В период между двумя мировыми войнами в Северной Европе вполне демократическим путем были приняты законы, допускавшие принудительную стерилизацию: в Дании в 1929 г., в Швеции и Норвегии – в 1934 г., в Финляндии – в 1935 г. При этом в скандинавских странах насильственная стерилизация душевнобольных воспринималась как вполне допустимая с этической точки зрения мера, принимаемая в интересах большинства населения. В датском парламенте против закона о стерилизации голосовало только 6 депутатов-консерваторов. В Финляндии против принятия закона выступило несколько левых социалистов. Единственной группой населения, активно отвергавшей стерилизацию (в особенности после появления в 1930 г. направленной против евгеники папской буллы Castii connubii), были немногочисленные в Северной Европе католики.[14]

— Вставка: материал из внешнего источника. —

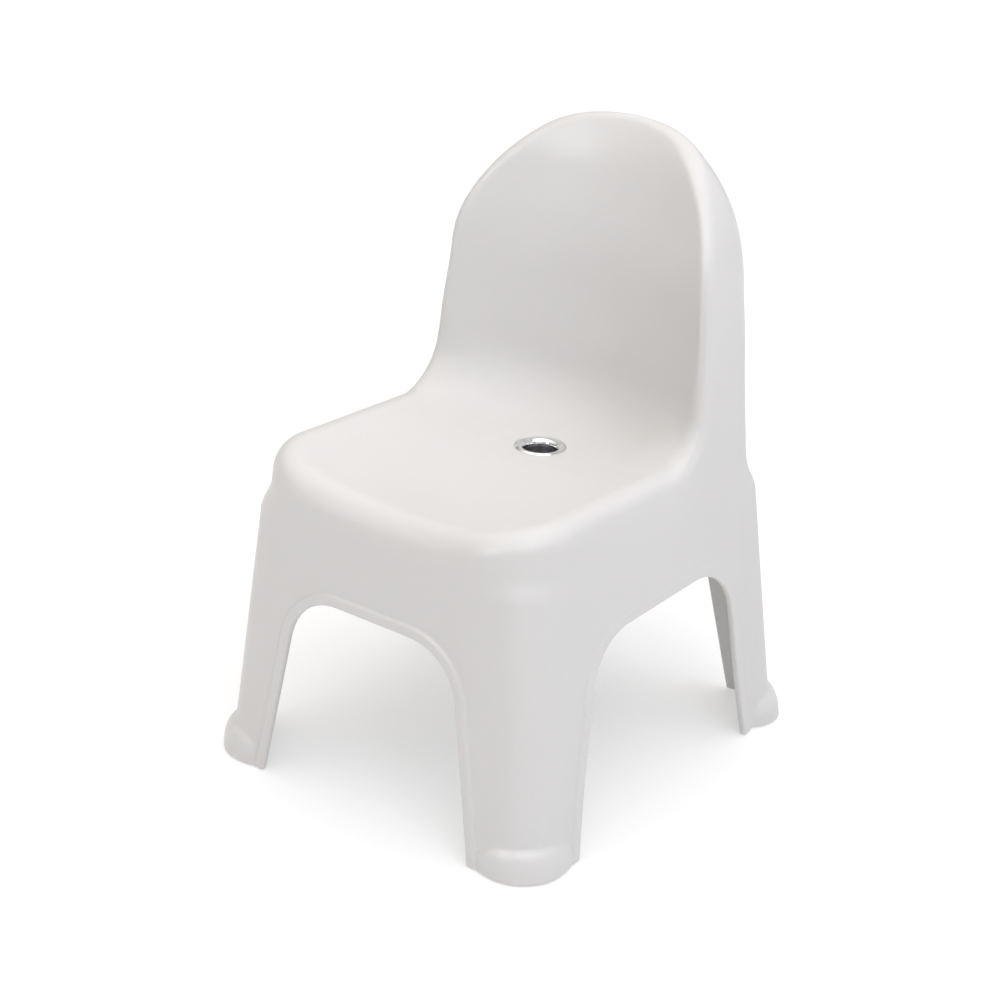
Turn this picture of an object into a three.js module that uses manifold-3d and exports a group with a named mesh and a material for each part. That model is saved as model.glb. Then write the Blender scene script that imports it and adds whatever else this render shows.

В Швеции инициаторами закона были социал-демократы, которые, в отличие от немецких нацистов, использовали не мистическую расовую, а вполне «рациональную» экономическую аргументацию. Считалось, что, поскольку государство субсидирует семьи с детьми, деторождение нельзя рассматривать как сугубо приватную область человеческой жизни. Гунар Мюрдаль (будущий нобелевский лауреат по экономике) доказывал, что стерилизация умственно неполноценных представляет собой необходимый элемент «великого социального процесса приспособления» человека к современному городскому и индустриальному обществу. Он утверждал, что рост благосостояния влечет за собой рост числа рождений психически больных, а значит, государство имеет право на вмешательство в случаях, сомнительных с точки зрения евгеники.[15] Однако оказалось, что границу между насильственными стерилизациями, проводимыми на основе социально-экономических и расовых аргументов, легко нарушить: в 1942 г. коллаборационистским режимом Квислинга в Норвегии был принят закон, оправдывавший применение подобной меры расовыми соображениями.